* The exercise: Can you print every record below exactly as written?

Part of a data file:
########

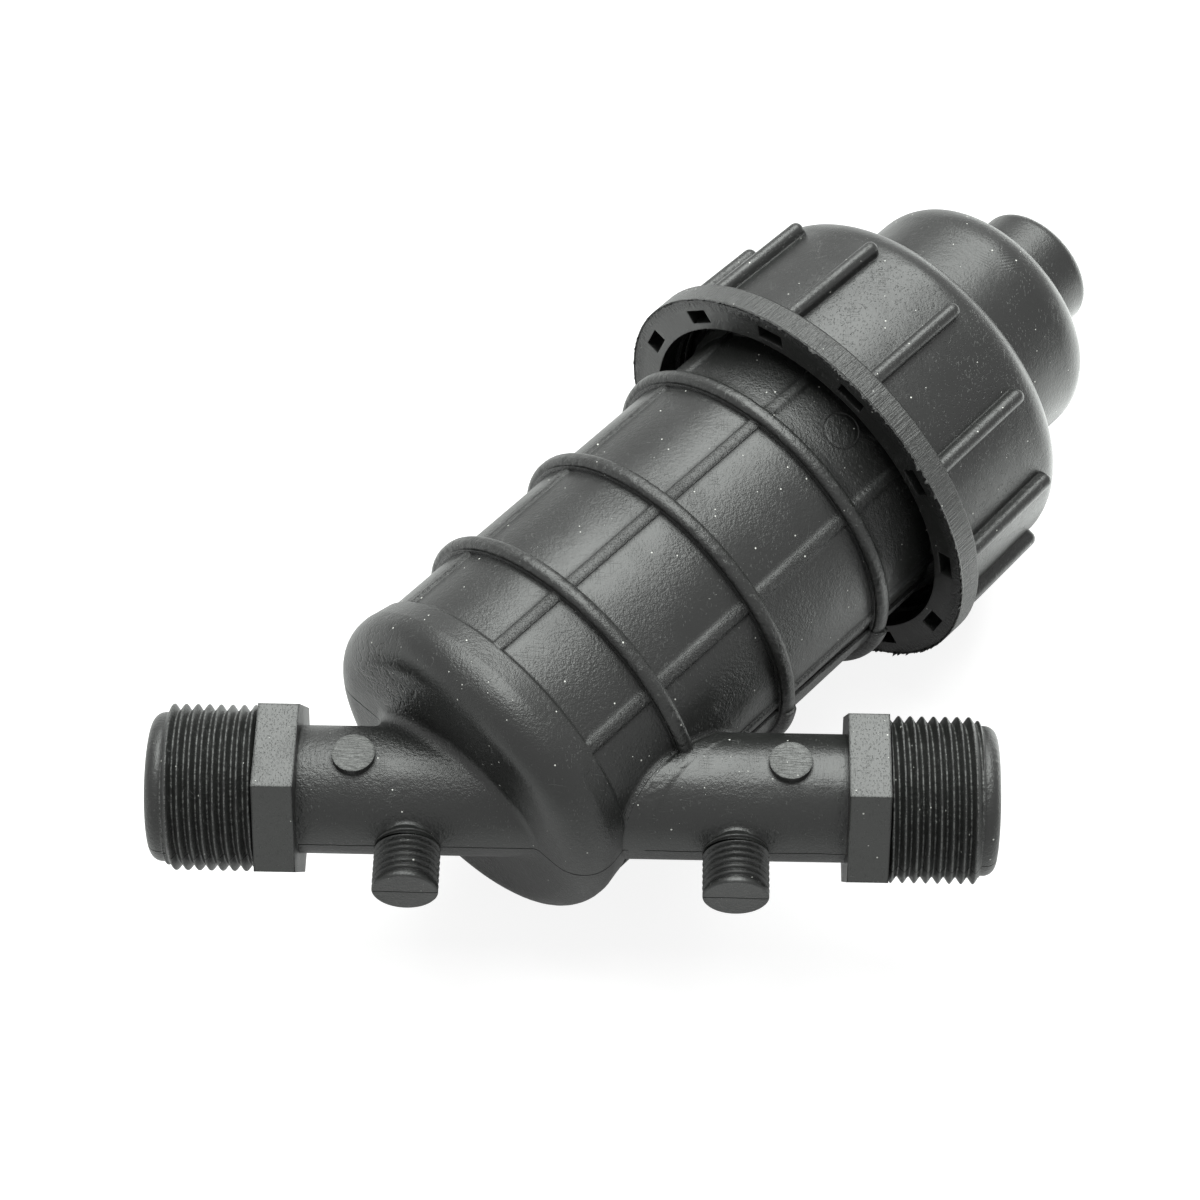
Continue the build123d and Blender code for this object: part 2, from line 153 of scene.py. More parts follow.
class Graph:
    """Adds shader nodes to one material. Lengths are in millimetres."""

    def __init__(self, name):
        self.material = bpy.data.materials.new(name)
        self.material["slot"] = name
        self.material.use_nodes = True
        self.tree = self.material.node_tree
        self.shader = self.tree.nodes["Principled BSDF"]
        self.output = self.tree.nodes["Material Output"]

    def node(self, kind, inputs, **settings):
        """A new shader node with its settings made and its inputs filled."""
        node = self.tree.nodes.new("ShaderNode" + kind)
        for key, value in settings.items():
            setattr(node, key, value)
        self.fill(node, inputs)
        return node

    def fill(self, node, inputs):
        """Links each input that gets a socket, and writes the others' values."""
        for key, value in inputs.items():
            if isinstance(value, bpy.types.NodeSocket):
                self.tree.links.new(value, node.inputs[key])
            else:
                node.inputs[key].default_value = value

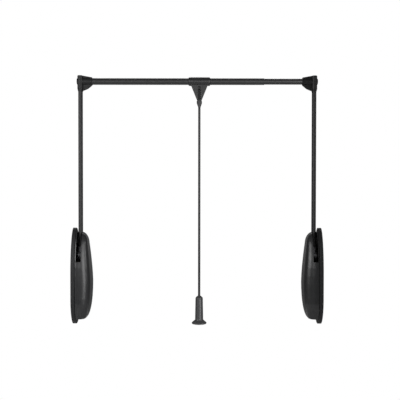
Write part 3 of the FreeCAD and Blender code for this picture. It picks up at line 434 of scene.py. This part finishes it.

########

* Response to the exercise:
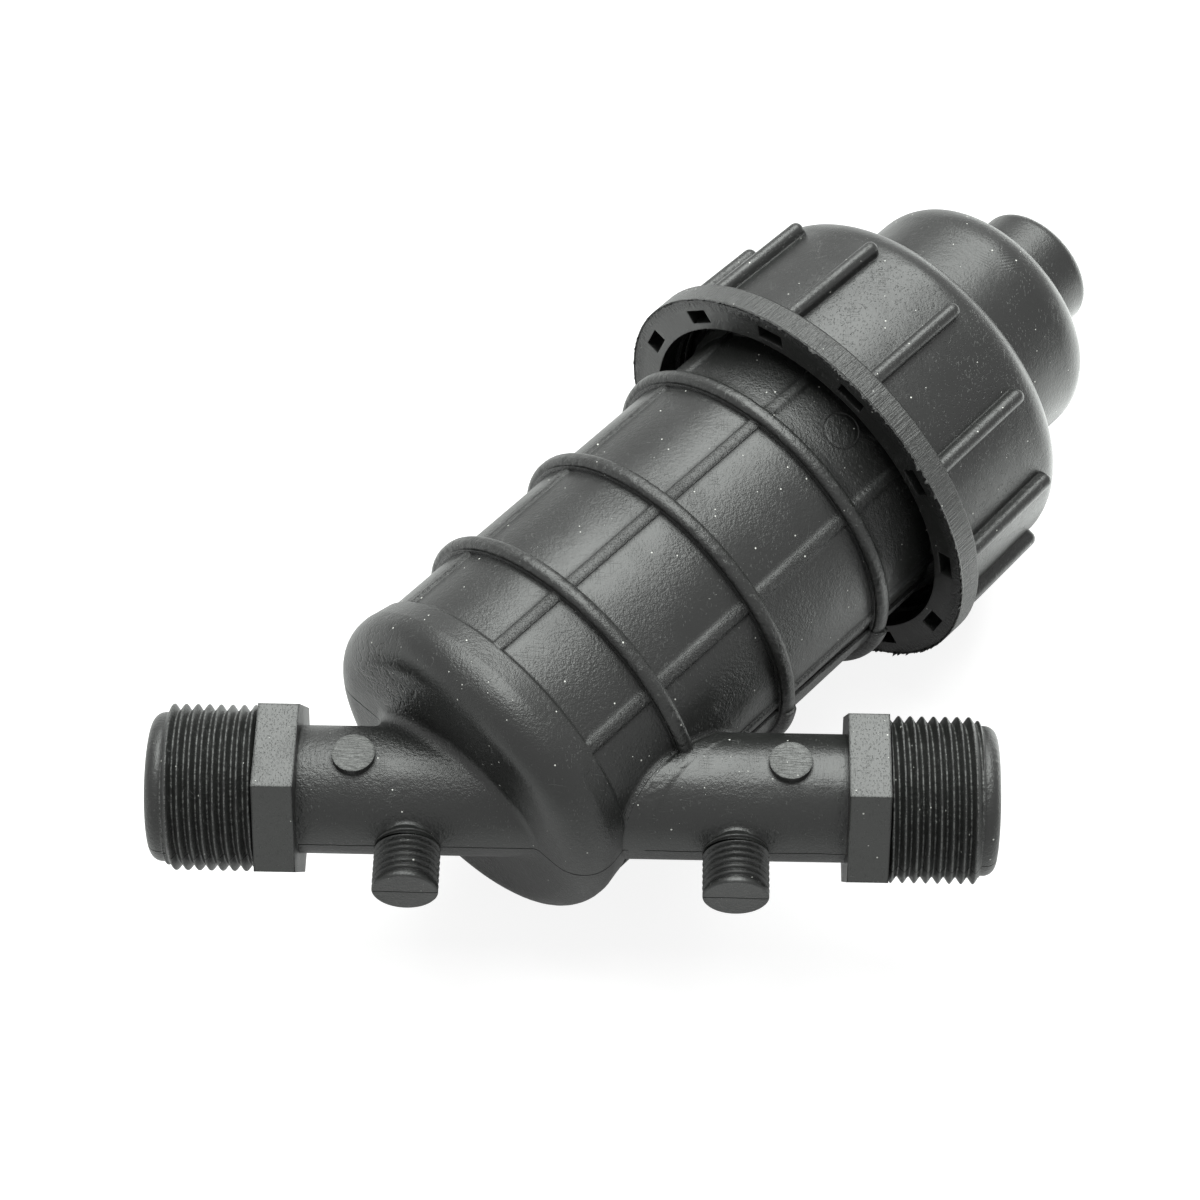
Continue the build123d and Blender code for this object: part 2, from line 153 of scene.py. More parts follow.
class Graph:
    """Adds shader nodes to one material. Lengths are in millimetres."""

    def __init__(self, name):
        self.material = bpy.data.materials.new(name)
        self.material["slot"] = name
        self.material.use_nodes = True
        self.tree = self.material.node_tree
        self.shader = self.tree.nodes["Principled BSDF"]
        self.output = self.tree.nodes["Material Output"]

    def node(self, kind, inputs, **settings):
        """A new shader node with its settings made and its inputs filled."""
        node = self.tree.nodes.new("ShaderNode" + kind)
        for key, value in settings.items():
            setattr(node, key, value)
        self.fill(node, inputs)
        return node

    def fill(self, node, inputs):
        """Links each input that gets a socket, and writes the others' values."""
        for key, value in inputs.items():
            if isinstance(value, bpy.types.NodeSocket):
                self.tree.links.new(value, node.inputs[key])
            else:
                node.inputs[key].default_value = value

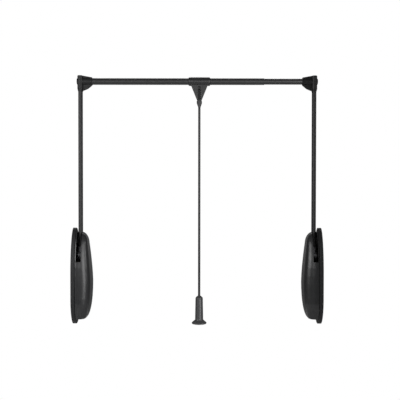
Write part 3 of the FreeCAD and Blender code for this picture. It picks up at line 434 of scene.py. This part finishes it.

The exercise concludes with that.